_STATED EXERCISE_: Repeat the entire listing exactly as written.

_DATA PROVIDED_:
***

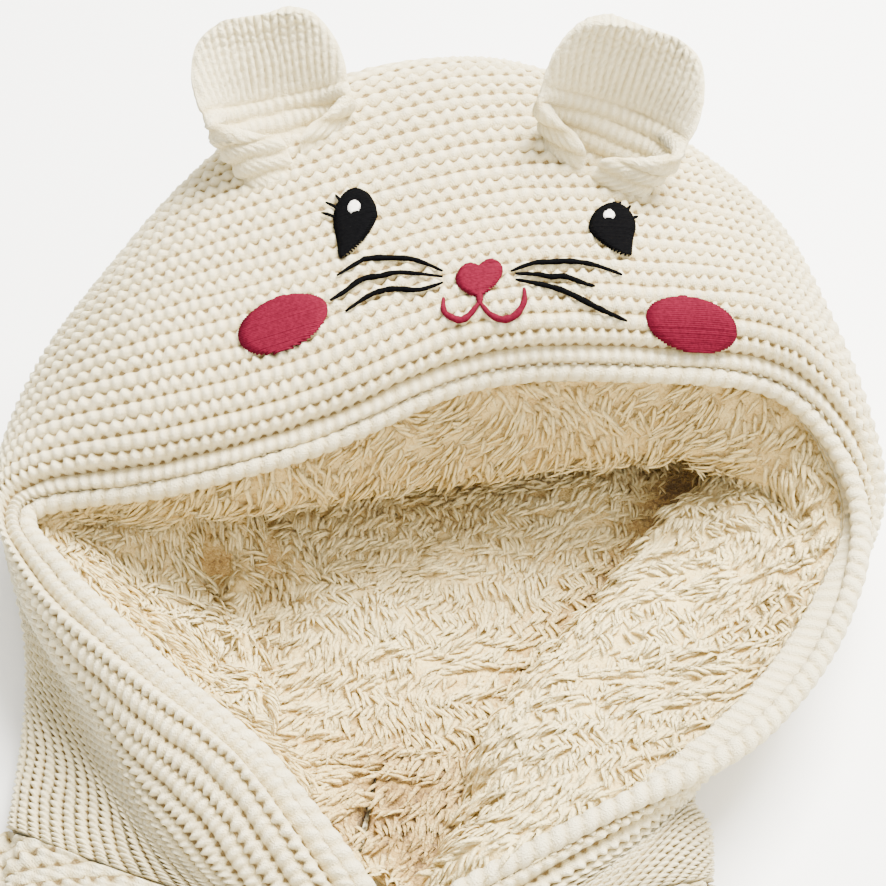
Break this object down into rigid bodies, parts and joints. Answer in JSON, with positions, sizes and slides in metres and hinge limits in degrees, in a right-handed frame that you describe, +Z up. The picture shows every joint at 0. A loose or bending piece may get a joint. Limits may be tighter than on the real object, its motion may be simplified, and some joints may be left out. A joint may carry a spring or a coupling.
{
  "type": "hooded knit vest for a baby",
  "caption": "Sleeveless cream knit vest with a sherpa-lined hood, small knitted ears, an embroidered animal face and a buttoned front, laid on its back with the hood open.",
  "frame": {"origin": "middle of the box's underside, on the surface that the vest lies on", "axes": "+X to the viewer's right, +Y from the hem to the crown of the hood, +Z up from the surface"},
  "size_m": [0.3306, 0.5932, 0.1246],
  "materials": {
    "cream_knit": "chunky purl-side knit in cream yarn, matt",
    "cream_sherpa": "long curly sherpa fleece",
    "black_thread": "dense satin-stitch embroidery",
    "pink_thread": "dense satin-stitch embroidery",
    "cream_button": "satin moulded plastic, four holes"
  },
  "bodies": {
    "root": {"hood_knit": "cream_knit", "hood_lining": "cream_sherpa", "hood_edging": "cream_knit", "ear_left": "cream_knit", "ear_right": "cream_knit", "eye_left": "black_thread", "eye_right": "black_thread", "cheek_left": "pink_thread", "cheek_right": "pink_thread", "nose": "pink_thread", "front_left": "cream_knit", "front_right": "cream_knit", "band_left": "cream_knit", "band_right": "cream_knit", "armhole_edging_left": "cream_knit", "armhole_edging_right": "cream_knit", "hem_edging": "cream_knit", "body_back": "cream_knit", "lining_back": "cream_sherpa", "button_1": "cream_button", "button_2": "cream_button", "button_3": "cream_button", "button_4": "cream_button"}
  },
  "joints": []
}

***

_FULL SOLUTION_:
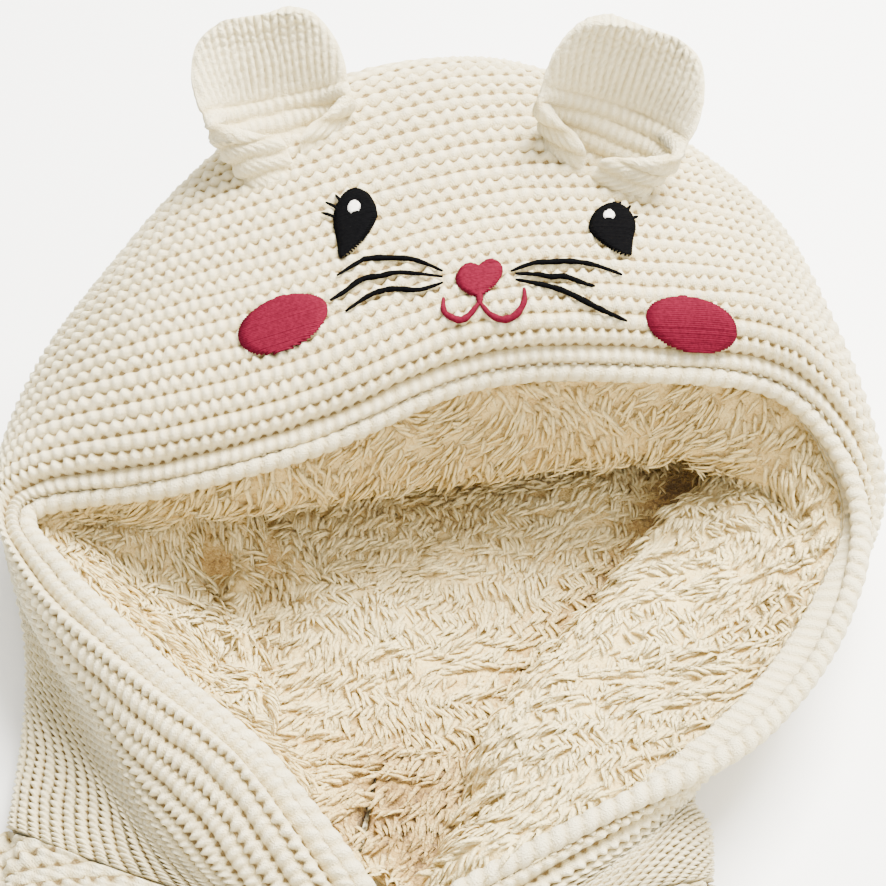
Break this object down into rigid bodies, parts and joints. Answer in JSON, with positions, sizes and slides in metres and hinge limits in degrees, in a right-handed frame that you describe, +Z up. The picture shows every joint at 0. A loose or bending piece may get a joint. Limits may be tighter than on the real object, its motion may be simplified, and some joints may be left out. A joint may carry a spring or a coupling.
{
  "type": "hooded knit vest for a baby",
  "caption": "Sleeveless cream knit vest with a sherpa-lined hood, small knitted ears, an embroidered animal face and a buttoned front, laid on its back with the hood open.",
  "frame": {"origin": "middle of the box's underside, on the surface that the vest lies on", "axes": "+X to the viewer's right, +Y from the hem to the crown of the hood, +Z up from the surface"},
  "size_m": [0.3306, 0.5932, 0.1246],
  "materials": {
    "cream_knit": "chunky purl-side knit in cream yarn, matt",
    "cream_sherpa": "long curly sherpa fleece",
    "black_thread": "dense satin-stitch embroidery",
    "pink_thread": "dense satin-stitch embroidery",
    "cream_button": "satin moulded plastic, four holes"
  },
  "bodies": {
    "root": {"hood_knit": "cream_knit", "hood_lining": "cream_sherpa", "hood_edging": "cream_knit", "ear_left": "cream_knit", "ear_right": "cream_knit", "eye_left": "black_thread", "eye_right": "black_thread", "cheek_left": "pink_thread", "cheek_right": "pink_thread", "nose": "pink_thread", "front_left": "cream_knit", "front_right": "cream_knit", "band_left": "cream_knit", "band_right": "cream_knit", "armhole_edging_left": "cream_knit", "armhole_edging_right": "cream_knit", "hem_edging": "cream_knit", "body_back": "cream_knit", "lining_back": "cream_sherpa", "button_1": "cream_button", "button_2": "cream_button", "button_3": "cream_button", "button_4": "cream_button"}
  },
  "joints": []
}